According to Daniel, test match sofa is an anarcho-syndecalist commune. This is his way of coming across as the lovable uncle you wish you had. When Ahmer was heart broken it was Daniel who comforted him, but not because he cares about Pakistanis (he rates all former colonies the same way, like that thing he found on his boot) but because he knows that appearing to be on Ahmer’s side will win him more fans. Test match sofa is not an anarcho-syndecalist commune it is a fascist dictatorship where he regularly beats the other commentators, especially Tom. His leadership style is styled on Lady Thatcher and Groucho Marx with a touch of Genghis Khan thrown in.

Even though Dan clearly sees himself as superior to most other people, he does share several traits with other English supporters, the “can’t lose” attitude. I don’t mean “can’t lose” in the way an Indian supporter who has the Indian flag painted on their face thinks can’t lose, I mean the way English supporters build themselves an emotional bunker so that no matter the result they end up winners.

Dan has already proclaimed that Australia will crush England. So if Australia crush England, he can say, “see I told you so, I’m pretty clever”. If England wins, he can streak naked through the streets of Tooting screaming about the power of the Empire. Either way, Dan is the winner. And this sort of defeated undefeatable loserism is how English fans shield themselves from ever having to look at their own ineptitude in sport.

I, on the other hand, believe Australia should win because they are the better side. I’ve studied this match with the asexual eagerness of a young Mike Hussey, and while I think England are a very cohesive unit, Australia should have the fire power with bat and ball to beat them.

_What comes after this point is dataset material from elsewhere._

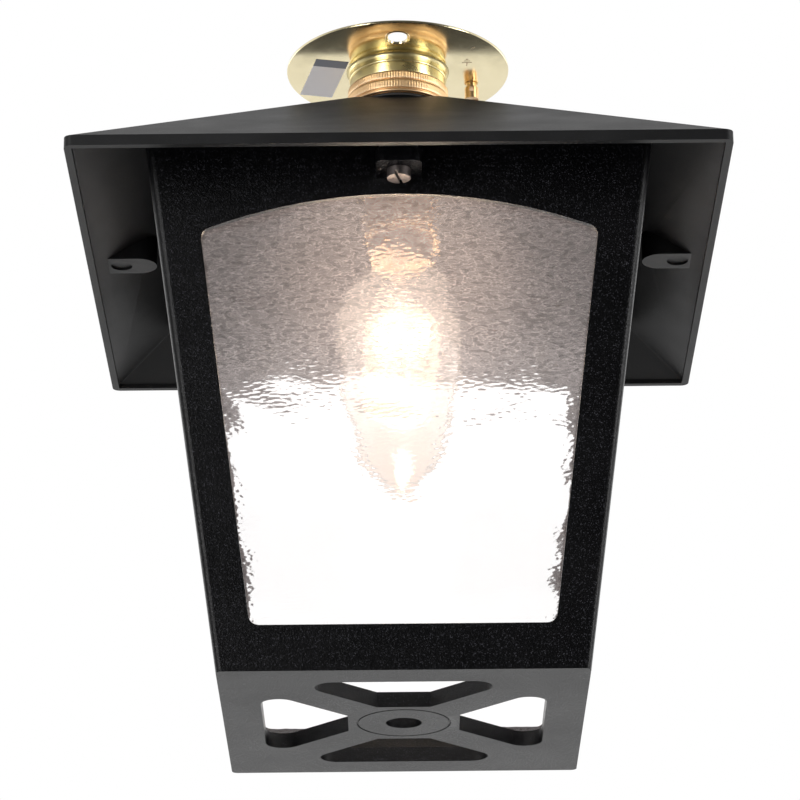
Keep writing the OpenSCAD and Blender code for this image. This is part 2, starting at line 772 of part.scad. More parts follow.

When Australia does win, it will be the greatest win in the history of organized sport, over coming adversity, impossible obstacles and Bangladesh. . No team has overcome so much (including the Michael Clarke handicap) to be victorious.

If, and this is purely hypothetical, Australia do lose, it will be Michael Clarke’s fault. Because England couldn’t possibly play better than Australia to win.

Obviously.

Either way Dan wins, because he has chosen both sides as usual, like a proper Englishman should.